Post-rescue... Tranquilized for exam. Turned out to be in excellent health.

Posted by South Dade Avian & Exotic Animal Medical Center on Tuesday, 26 January 2016

A 99-year-old woman in Miami woke up in the middle of the night to find an exotic animal she had never seen before sleeping on her chest. The woman's son-in-law told NBC Miami: "I was awaken by a phone call at 2am, which is never good news, and it was from my terrified mother-in-law."

The woman had awoken to find a kinkajou – a mammal native to Central America and South America – had come into the house and curled up asleep on her chest.
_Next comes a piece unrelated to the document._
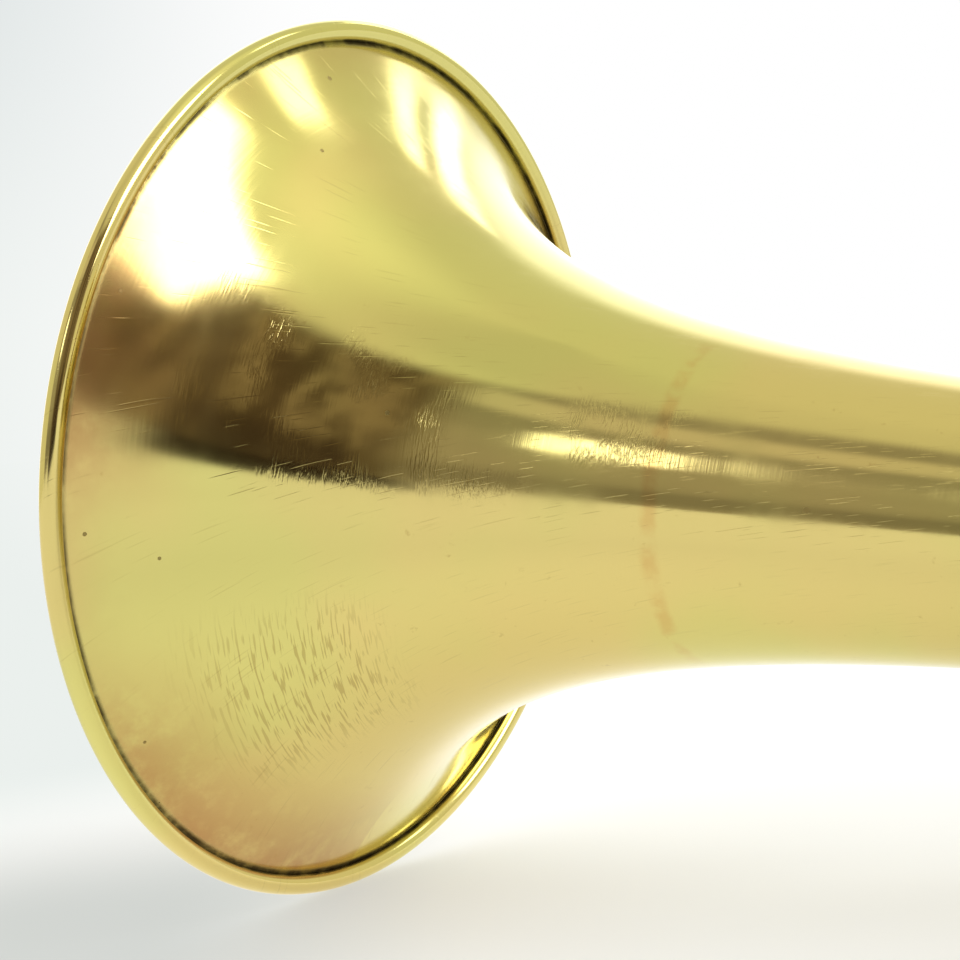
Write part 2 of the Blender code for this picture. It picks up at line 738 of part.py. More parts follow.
def make_stem_and_button(label, x):
    felt_bottom = CAP_TOP_Z + PISTON_STROKE + GAP
    button_bottom = felt_bottom + FELT_HEIGHT + GAP
    button_top = button_bottom + BUTTON_HEIGHT
    stem_top = button_bottom + BUTTON_BORE_DEPTH - GAP
    head_bottom = BARREL_TOP_Z - BARREL_HEAD_DEPTH
    head_radius = PISTON_RADIUS - BARREL_WALL - GAP
    flange_bottom = BARREL_TOP_Z + GAP
    flange_top = flange_bottom + BARREL_FLANGE_HEIGHT
    turned(
        f"valve_stem_{label}",
        [
            (0, stem_top),
            (STEM_RADIUS, stem_top),
            (STEM_RADIUS, flange_top),
            (PISTON_RADIUS, flange_top),
            (PISTON_RADIUS, flange_bottom),
            (head_radius, flange_bottom),
            (head_radius, head_bottom),
            (0, head_bottom),
        ],
        Z,
        (x, 0, 0),
        "nickel",
        ring=False,
    )
    bore = STEM_RADIUS + GAP
    seat_radius = INLAY_RADIUS + GAP
    seat_z = button_top - INLAY_DEPTH
    rim = BUTTON_ROUND
    turned(
        f"finger_button_{label}",
        [
            (0, seat_z),
            (seat_radius, seat_z),
            (seat_radius, button_top),
            (BUTTON_RADIUS - rim, button_top),
            (BUTTON_RADIUS, button_top - rim),
            (BUTTON_RADIUS, button_top - 2 * rim),
            (FELT_RADIUS - rim, button_bottom + rim),
            (FELT_RADIUS - 2 * rim, button_bottom),
            (bore, button_bottom),
            (bore, button_bottom + BUTTON_BORE_DEPTH),
            (0, button_bottom + BUTTON_BORE_DEPTH),
        ],
        Z,
        (x, 0, 0),
        "brass",
        ring=False,
    )
    turned(
        f"button_inlay_{label}",
        [
            (0, button_top),
            (INLAY_RADIUS, button_top - INLAY_CROWN),
            (INLAY_RADIUS, seat_z + GAP),
            (0, seat_z + GAP),
        ],
        Z,
        (x, 0, 0),
        "pearl",
        ring=False,
    )
    turned(
        f"button_felt_{label}",
        [
            (bore, felt_bottom + FELT_HEIGHT),
            (FELT_RADIUS, felt_bottom + FELT_HEIGHT),
            (FELT_RADIUS, felt_bottom),
            (bore, felt_bottom),
        ],
        Z,
        (x, 0, 0),
        "felt",
    )


def make_valves():
    make_casings()
    make_knuckles()
    for label, x in VALVES.items():
        make_caps(label, x)
        make_piston(label, x)
        make_spring(label, x)
        make_stem_and_button(label, x)


def shank_radius(from_tip):
    return SHANK_TIP_RADIUS + SHANK_TAPER * from_tip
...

The family lured it into a cage and took it to a local veterinarian.

The vet, Dr Don J. Harris, knew immediately that the kinkajou must be someone's pet: "No undomesticated wild animal like this would curl up on a woman's chest to go to sleep."

After the story ran on a number of local Miami news services, the kinkajou's owner, Ray Fernandez, went down to South Dade Avian and Exotic Animal Medical Center to collect his pet of five years.

"I was tenting my house and I had to move her to my brother's house in a temporary cage and she figured out a way to open it up, she's got really good hands," said Fernandez.

Though not native to the US, kinkajous can be kept as pets if the owner holds a special license. Dr. Harris told Q13 Fox that he sees one or two kinkajous a year at the exotic animal medical centre where he works.